Sehingga format negara Platonian ini mengandung potensi munculnya rezimentasi (bahkan boleh jadi otoritarianisme) dimana kepemimpinan dengan klaim kebijaksanaannya dan sementara kelas di bahwanya dianggap tak lebih bijaksana darinya, maka kebijaksanaan menjadi dogma kekuasaan, dan yang bertentangan dengannya adalah bertentangan dengan kebenaran.
Maka, keadilan dalam struktur filsafat jiwa Platon, hanya mungkin bila justru negara dihadirkan sebagai lembaga terbuka (demokratis) yang hak-hak kemanusiaan (3 dimensi jiwa manusia) terjaga secara resmi di dalamnya sebagai sebuah dokumen kesepakatan atau konstitusi (nomokrasi). Artinya negara bukanlah kuasa atas sekelompok orang dengan pangkat intelektual tertentu, meskipun negara mesti direkayasa dan dikonstruksi dalam tatanan sistemnya secara rasional.
Negara merupakan kelembagaan sosial tertinggi dalam masyarakat. Sementara masyarakat adalah hubungan-interaksi antar individu-individu. Sehingga dalam interaksi tersebut tersublimasi dimensi-dimensi rasional, semangat, selera masing-masing individu sehingga melahirkan kesepakatan-kesepakatan dan lantas kesepakatan-kesepatakan tersebut dikristalisasi dalam satu tatanan kelembagaan bernama negara. Sehingga negara dalam arti logisnya tiada lain sebagai ruang sosial diskursif yang memenuhi hak-hak manusia baik secara sosial maupun individual.
Sebagaimana rumusan Platon mengenai 3 dimensi jiwa di atas, dalam konteks hubungannya dengan negara, maka negara mesti menjamin dan bahkan menumbuhkan jiwa-jiwa rasional penduduknya dan tidak mengekangkannya dengan alasan ketertiban, keamanan atau bahkan alasan demi terjaganya sebuah ideologi bangsa. Justru sebaliknya ideologi suatu negara akan makin kokoh saat memperoleh kekuatan rasionalitas masyarakat.

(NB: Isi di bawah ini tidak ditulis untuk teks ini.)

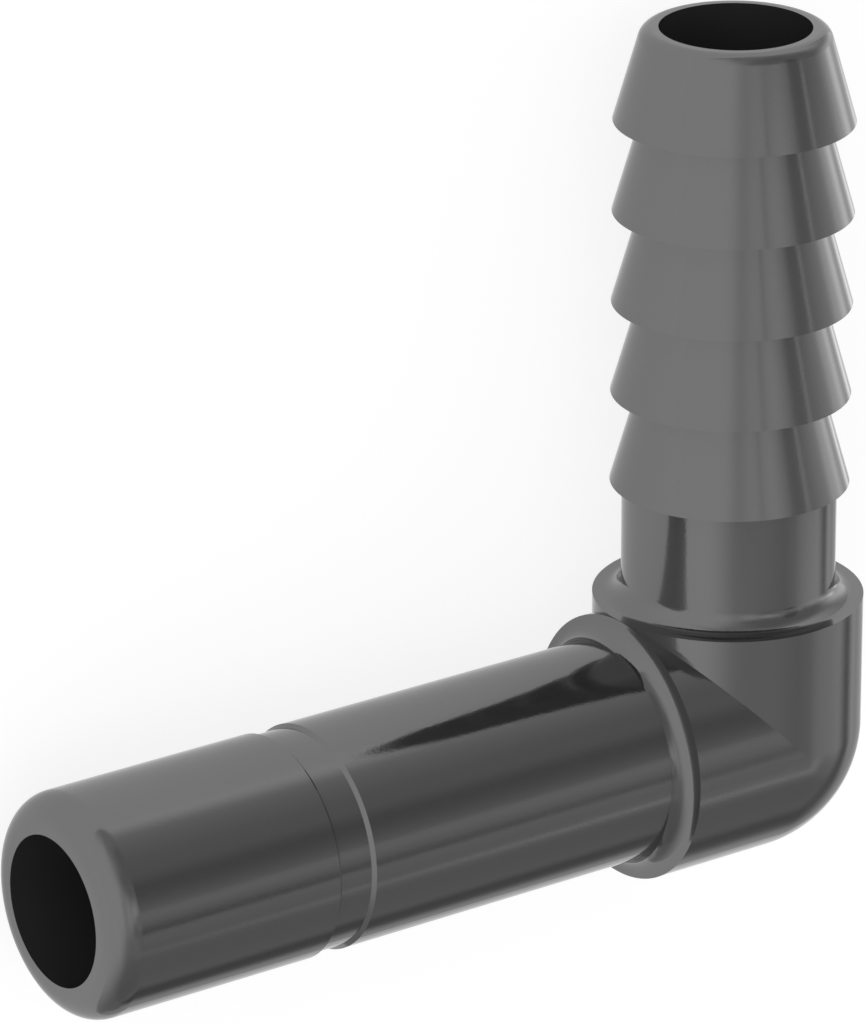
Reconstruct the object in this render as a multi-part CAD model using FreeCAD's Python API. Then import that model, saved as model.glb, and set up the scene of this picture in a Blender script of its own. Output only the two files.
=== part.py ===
import FreeCAD, Part
import math
import os
from FreeCAD import Vector

# A right-angle plastic elbow, moulded in one piece. One leg is a plain stem of tube size,
# which plugs into a push-to-connect port. The other is a barbed tail for soft hose.
# Origin: where the axes of the two legs cross. The stem points along -X, the barbed tail
# along +Y, and +Z is square to both, so the elbow lies on its side. Millimetres.

# Body: two equal round legs that meet in a mitre, with a ball-shaped outer corner. The flat
# shoulders stand just clear of the mitre, so the crotch ends in a short step, not in a point.
body_diameter = 11.46
crotch_step = 0.02
root_fillet = 0.8

# Bore: one diameter through both legs
bore_diameter = 6.35

# Stem: three-eighths inch tube size, with a rounded nose and a shallow gripping groove
stem_diameter = 9.525
stem_length = 28.24
stem_nose_radius = 1.25
groove_from_nose = 10.73
groove_width = 1.78
groove_depth = 0.1524

# Barbed tail: a plain neck and then equal saw-tooth barbs, each with a flat back
neck_diameter = 9.05
neck_length = 5.1
barb_count = 5
barb_pitch = 3.97
barb_edge_diameter = 10.07
barb_root_diameter = 7.8
tail_tip_radius = 0.6

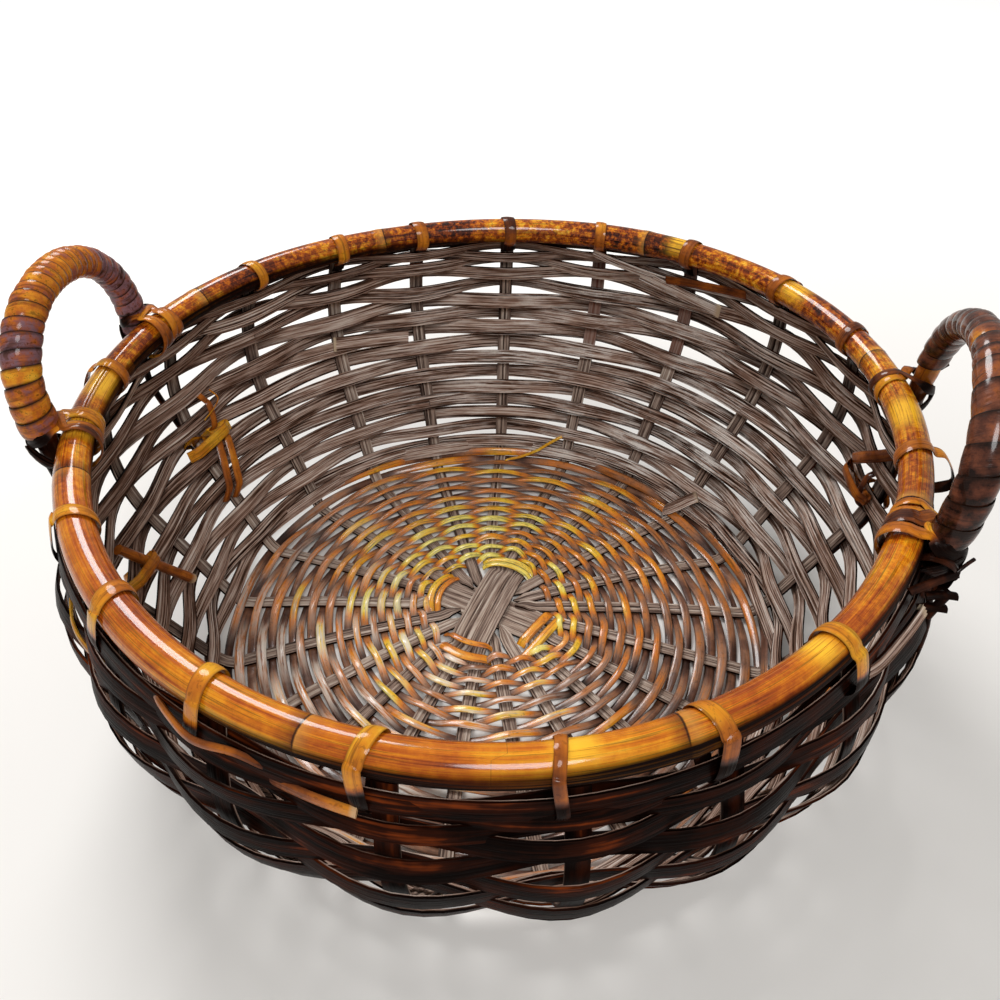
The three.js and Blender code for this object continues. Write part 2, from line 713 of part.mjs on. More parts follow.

Begitupun, jiwa keberanian masyarakat untuk mengekspresikan pikiran dan kehendaknya, selera dan preferensi individualnya merupakan hak-hak yang perlu dijaga oleh negara sebagai ruang aktualisasi keadilan. Maka, keadilan sesungguhnya untuk pertama kalinya adalah terkait dengan kebebasan manusia untuk tumbuh berkembang dengan seluruh potensialitas dirinya (jiwa-raga).
Hukum Islam: Kemaslahatan Sebagai Praksis Keadilan
Islam sebagai ajaran teologis juga menaruk perhatian yang besar dalam kerangka kehidupan sosial dengan prinsip kemaslahatan. Bahkan dikatakan dalam sebuah diktum filsafat hukum fiqh dikatakan“al hukmu manuthun bil maslahah” (bahwa hukum bergantung kepada kemaslahatan).
Kemaslahatan kemanusiaan tersebut lalu dikemukakan lebih tegas lagi 5 bentuk hikmat dari tujuan syariat agama diturunkan, yang lazim dikenal sebagai Hikmatus Tasyri’: 1) hifdzul a’ql: menjaga akal, dimana segala sesuatu dibolehkan dan bahkan diwajibkan sejauh dapat meningkatkan akal budi manusia seperti kewajiban menuntut ilmu. 2) hifdzul nafs: menjaga nyawa, setiap kebijakan sosial maupun hukum keagamaan berfungsi untuk menjaga kelestarian hidup manusia. kalaupun sebuah hukuman mati dimungkinkan maka hukum tersebut mesti dikukuhkan sebagai upaya untuk menjaga kehidupan yang jauh lebih besar lagi bagi kemanusiaan. 3) hifdzun nasab: menjaga keturunan, keberlangsungan keturunan manusia amat penting bagi tumbuhnya regenerasi yang sehat, maka negara mesti terlibat dalam melindungi kehidupan (ketahanan) keluarga, termasuk atensi terhadap kesehatan reproduksi bagi setiap keluarga. 4) hifdzud din: menjaga agama (akidah), sudah barang pasti bahwa hukum keagamaan akan melindungi fundamen dasar keagamaannya.
Soal keagamaan, tidak hanya ekslusif dalam hukum Islam belaka, namun negara merupakan entitas bersama atas seluruh identitas yang melekat pada penduduknya maka negara pun turut bertanggungjawab atas martabat keagamaan dengan melindunginya dari segala hal yang akan menodainya. Meskipun negara tidak berhak ikut campur dalam menentukan corak berpikir dalam agama itu sendiri.